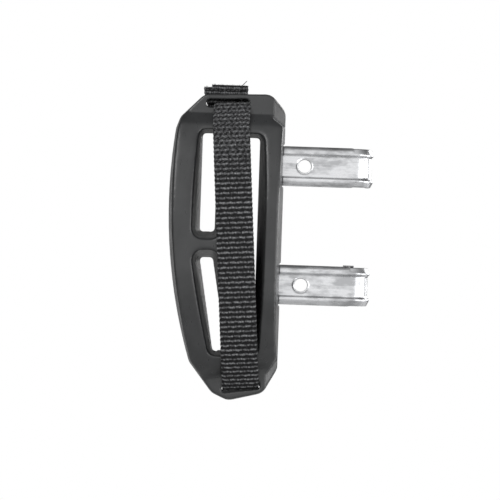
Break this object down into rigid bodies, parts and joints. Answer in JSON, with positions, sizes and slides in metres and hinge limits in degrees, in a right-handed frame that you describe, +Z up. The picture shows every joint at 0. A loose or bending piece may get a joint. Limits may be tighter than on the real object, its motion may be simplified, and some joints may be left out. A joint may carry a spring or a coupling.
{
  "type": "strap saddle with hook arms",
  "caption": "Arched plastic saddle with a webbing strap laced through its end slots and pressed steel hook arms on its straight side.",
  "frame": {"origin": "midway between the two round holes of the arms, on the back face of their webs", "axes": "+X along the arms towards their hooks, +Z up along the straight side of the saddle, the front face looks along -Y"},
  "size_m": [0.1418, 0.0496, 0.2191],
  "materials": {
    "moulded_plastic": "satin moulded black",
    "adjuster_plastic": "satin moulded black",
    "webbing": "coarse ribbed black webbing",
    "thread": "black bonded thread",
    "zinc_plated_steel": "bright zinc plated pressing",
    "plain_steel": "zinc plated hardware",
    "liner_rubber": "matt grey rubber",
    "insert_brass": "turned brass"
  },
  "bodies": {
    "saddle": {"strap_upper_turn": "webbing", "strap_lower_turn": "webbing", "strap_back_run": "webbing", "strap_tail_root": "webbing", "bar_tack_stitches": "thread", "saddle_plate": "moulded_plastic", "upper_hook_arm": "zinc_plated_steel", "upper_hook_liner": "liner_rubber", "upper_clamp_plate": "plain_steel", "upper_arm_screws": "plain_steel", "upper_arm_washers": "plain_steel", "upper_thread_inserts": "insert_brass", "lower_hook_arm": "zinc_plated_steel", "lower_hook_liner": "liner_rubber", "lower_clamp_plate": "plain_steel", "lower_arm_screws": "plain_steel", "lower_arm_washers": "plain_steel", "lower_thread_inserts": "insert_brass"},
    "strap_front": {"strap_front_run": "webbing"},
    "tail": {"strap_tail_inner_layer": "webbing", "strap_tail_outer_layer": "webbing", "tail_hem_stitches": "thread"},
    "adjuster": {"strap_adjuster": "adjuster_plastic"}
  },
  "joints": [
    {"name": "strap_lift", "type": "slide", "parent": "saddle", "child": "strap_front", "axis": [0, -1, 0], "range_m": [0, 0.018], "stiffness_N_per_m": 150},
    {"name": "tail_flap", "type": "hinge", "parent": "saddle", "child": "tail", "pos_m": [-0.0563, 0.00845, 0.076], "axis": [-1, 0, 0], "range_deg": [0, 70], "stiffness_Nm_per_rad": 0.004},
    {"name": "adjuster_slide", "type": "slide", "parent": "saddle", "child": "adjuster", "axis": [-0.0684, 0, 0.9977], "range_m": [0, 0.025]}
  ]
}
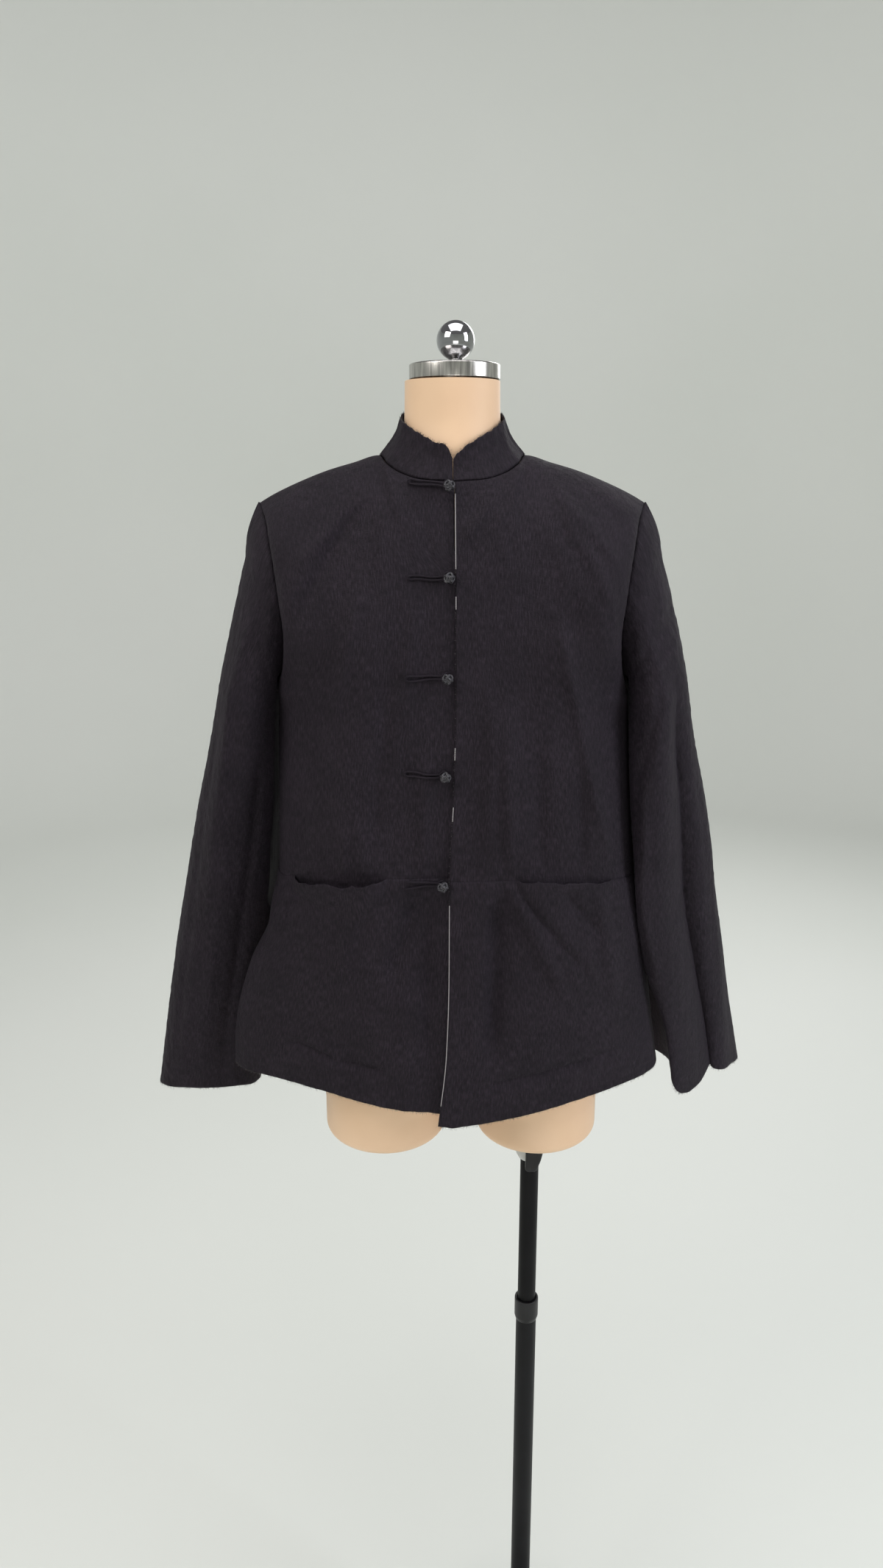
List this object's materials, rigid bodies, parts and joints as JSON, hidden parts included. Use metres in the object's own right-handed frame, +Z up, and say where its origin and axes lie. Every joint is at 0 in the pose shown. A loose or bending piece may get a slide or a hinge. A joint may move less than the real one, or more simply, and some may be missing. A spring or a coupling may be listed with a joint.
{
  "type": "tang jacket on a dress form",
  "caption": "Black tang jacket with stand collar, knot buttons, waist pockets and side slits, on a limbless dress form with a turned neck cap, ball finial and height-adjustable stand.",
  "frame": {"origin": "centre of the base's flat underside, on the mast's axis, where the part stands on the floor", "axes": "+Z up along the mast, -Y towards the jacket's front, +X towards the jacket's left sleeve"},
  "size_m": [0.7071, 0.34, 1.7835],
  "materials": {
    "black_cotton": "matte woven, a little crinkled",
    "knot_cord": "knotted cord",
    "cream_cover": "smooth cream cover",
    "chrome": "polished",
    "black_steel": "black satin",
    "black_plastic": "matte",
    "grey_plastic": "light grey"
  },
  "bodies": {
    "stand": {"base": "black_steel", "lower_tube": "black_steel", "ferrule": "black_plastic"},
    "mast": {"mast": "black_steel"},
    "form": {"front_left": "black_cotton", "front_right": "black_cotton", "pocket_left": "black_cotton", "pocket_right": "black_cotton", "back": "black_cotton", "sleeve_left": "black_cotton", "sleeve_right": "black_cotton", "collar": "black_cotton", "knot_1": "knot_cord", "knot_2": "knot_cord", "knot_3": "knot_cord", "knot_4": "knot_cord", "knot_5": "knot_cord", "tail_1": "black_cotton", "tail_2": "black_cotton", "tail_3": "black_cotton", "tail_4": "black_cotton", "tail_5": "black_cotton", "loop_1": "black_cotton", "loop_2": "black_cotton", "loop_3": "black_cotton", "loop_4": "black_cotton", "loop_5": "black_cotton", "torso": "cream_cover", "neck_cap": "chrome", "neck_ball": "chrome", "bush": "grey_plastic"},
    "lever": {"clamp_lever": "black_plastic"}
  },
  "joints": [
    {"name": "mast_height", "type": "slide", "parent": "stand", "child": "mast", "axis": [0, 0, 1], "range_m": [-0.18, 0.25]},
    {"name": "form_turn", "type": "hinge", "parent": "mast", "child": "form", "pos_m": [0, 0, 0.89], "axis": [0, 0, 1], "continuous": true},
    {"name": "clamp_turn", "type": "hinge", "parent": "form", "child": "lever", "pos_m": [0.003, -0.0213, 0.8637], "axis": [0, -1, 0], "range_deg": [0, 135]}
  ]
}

** Set exercise **
Exactly as written above, please repeat the entries.

** Answer for the task **
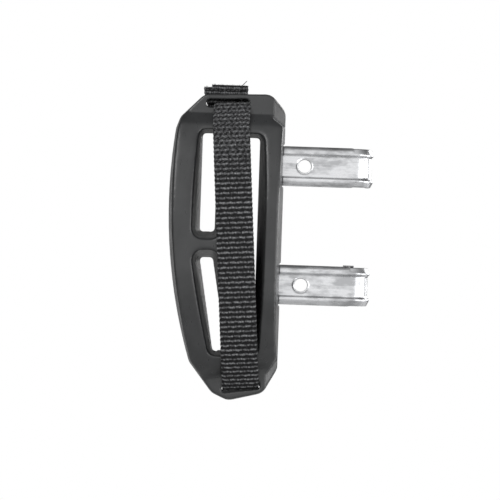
Break this object down into rigid bodies, parts and joints. Answer in JSON, with positions, sizes and slides in metres and hinge limits in degrees, in a right-handed frame that you describe, +Z up. The picture shows every joint at 0. A loose or bending piece may get a joint. Limits may be tighter than on the real object, its motion may be simplified, and some joints may be left out. A joint may carry a spring or a coupling.
{
  "type": "strap saddle with hook arms",
  "caption": "Arched plastic saddle with a webbing strap laced through its end slots and pressed steel hook arms on its straight side.",
  "frame": {"origin": "midway between the two round holes of the arms, on the back face of their webs", "axes": "+X along the arms towards their hooks, +Z up along the straight side of the saddle, the front face looks along -Y"},
  "size_m": [0.1418, 0.0496, 0.2191],
  "materials": {
    "moulded_plastic": "satin moulded black",
    "adjuster_plastic": "satin moulded black",
    "webbing": "coarse ribbed black webbing",
    "thread": "black bonded thread",
    "zinc_plated_steel": "bright zinc plated pressing",
    "plain_steel": "zinc plated hardware",
    "liner_rubber": "matt grey rubber",
    "insert_brass": "turned brass"
  },
  "bodies": {
    "saddle": {"strap_upper_turn": "webbing", "strap_lower_turn": "webbing", "strap_back_run": "webbing", "strap_tail_root": "webbing", "bar_tack_stitches": "thread", "saddle_plate": "moulded_plastic", "upper_hook_arm": "zinc_plated_steel", "upper_hook_liner": "liner_rubber", "upper_clamp_plate": "plain_steel", "upper_arm_screws": "plain_steel", "upper_arm_washers": "plain_steel", "upper_thread_inserts": "insert_brass", "lower_hook_arm": "zinc_plated_steel", "lower_hook_liner": "liner_rubber", "lower_clamp_plate": "plain_steel", "lower_arm_screws": "plain_steel", "lower_arm_washers": "plain_steel", "lower_thread_inserts": "insert_brass"},
    "strap_front": {"strap_front_run": "webbing"},
    "tail": {"strap_tail_inner_layer": "webbing", "strap_tail_outer_layer": "webbing", "tail_hem_stitches": "thread"},
    "adjuster": {"strap_adjuster": "adjuster_plastic"}
  },
  "joints": [
    {"name": "strap_lift", "type": "slide", "parent": "saddle", "child": "strap_front", "axis": [0, -1, 0], "range_m": [0, 0.018], "stiffness_N_per_m": 150},
    {"name": "tail_flap", "type": "hinge", "parent": "saddle", "child": "tail", "pos_m": [-0.0563, 0.00845, 0.076], "axis": [-1, 0, 0], "range_deg": [0, 70], "stiffness_Nm_per_rad": 0.004},
    {"name": "adjuster_slide", "type": "slide", "parent": "saddle", "child": "adjuster", "axis": [-0.0684, 0, 0.9977], "range_m": [0, 0.025]}
  ]
}
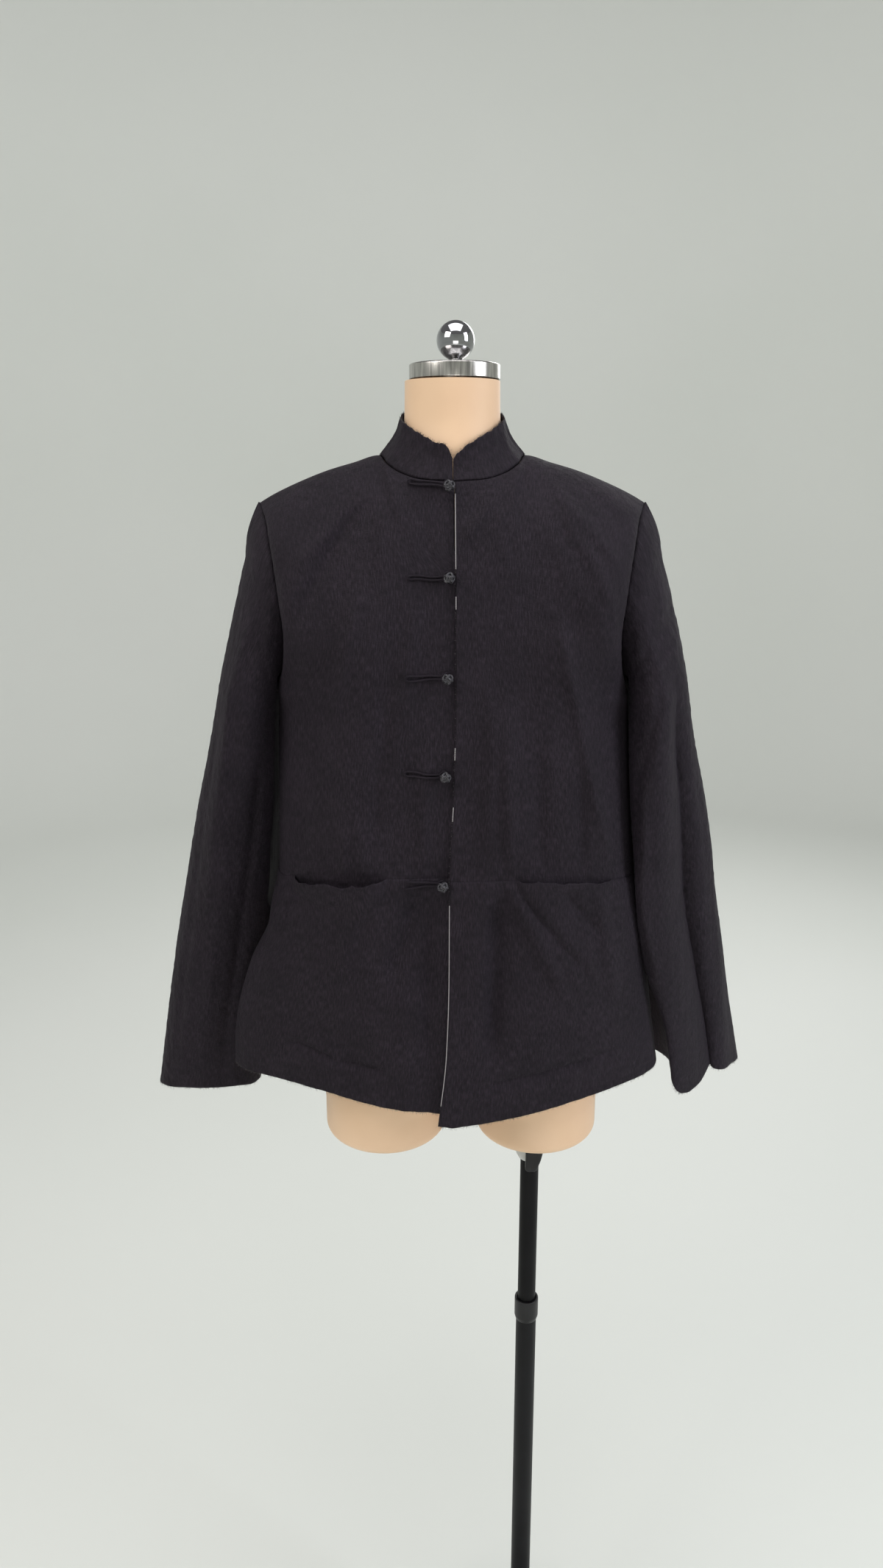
List this object's materials, rigid bodies, parts and joints as JSON, hidden parts included. Use metres in the object's own right-handed frame, +Z up, and say where its origin and axes lie. Every joint is at 0 in the pose shown. A loose or bending piece may get a slide or a hinge. A joint may move less than the real one, or more simply, and some may be missing. A spring or a coupling may be listed with a joint.
{
  "type": "tang jacket on a dress form",
  "caption": "Black tang jacket with stand collar, knot buttons, waist pockets and side slits, on a limbless dress form with a turned neck cap, ball finial and height-adjustable stand.",
  "frame": {"origin": "centre of the base's flat underside, on the mast's axis, where the part stands on the floor", "axes": "+Z up along the mast, -Y towards the jacket's front, +X towards the jacket's left sleeve"},
  "size_m": [0.7071, 0.34, 1.7835],
  "materials": {
    "black_cotton": "matte woven, a little crinkled",
    "knot_cord": "knotted cord",
    "cream_cover": "smooth cream cover",
    "chrome": "polished",
    "black_steel": "black satin",
    "black_plastic": "matte",
    "grey_plastic": "light grey"
  },
  "bodies": {
    "stand": {"base": "black_steel", "lower_tube": "black_steel", "ferrule": "black_plastic"},
    "mast": {"mast": "black_steel"},
    "form": {"front_left": "black_cotton", "front_right": "black_cotton", "pocket_left": "black_cotton", "pocket_right": "black_cotton", "back": "black_cotton", "sleeve_left": "black_cotton", "sleeve_right": "black_cotton", "collar": "black_cotton", "knot_1": "knot_cord", "knot_2": "knot_cord", "knot_3": "knot_cord", "knot_4": "knot_cord", "knot_5": "knot_cord", "tail_1": "black_cotton", "tail_2": "black_cotton", "tail_3": "black_cotton", "tail_4": "black_cotton", "tail_5": "black_cotton", "loop_1": "black_cotton", "loop_2": "black_cotton", "loop_3": "black_cotton", "loop_4": "black_cotton", "loop_5": "black_cotton", "torso": "cream_cover", "neck_cap": "chrome", "neck_ball": "chrome", "bush": "grey_plastic"},
    "lever": {"clamp_lever": "black_plastic"}
  },
  "joints": [
    {"name": "mast_height", "type": "slide", "parent": "stand", "child": "mast", "axis": [0, 0, 1], "range_m": [-0.18, 0.25]},
    {"name": "form_turn", "type": "hinge", "parent": "mast", "child": "form", "pos_m": [0, 0, 0.89], "axis": [0, 0, 1], "continuous": true},
    {"name": "clamp_turn", "type": "hinge", "parent": "form", "child": "lever", "pos_m": [0.003, -0.0213, 0.8637], "axis": [0, -1, 0], "range_deg": [0, 135]}
  ]
}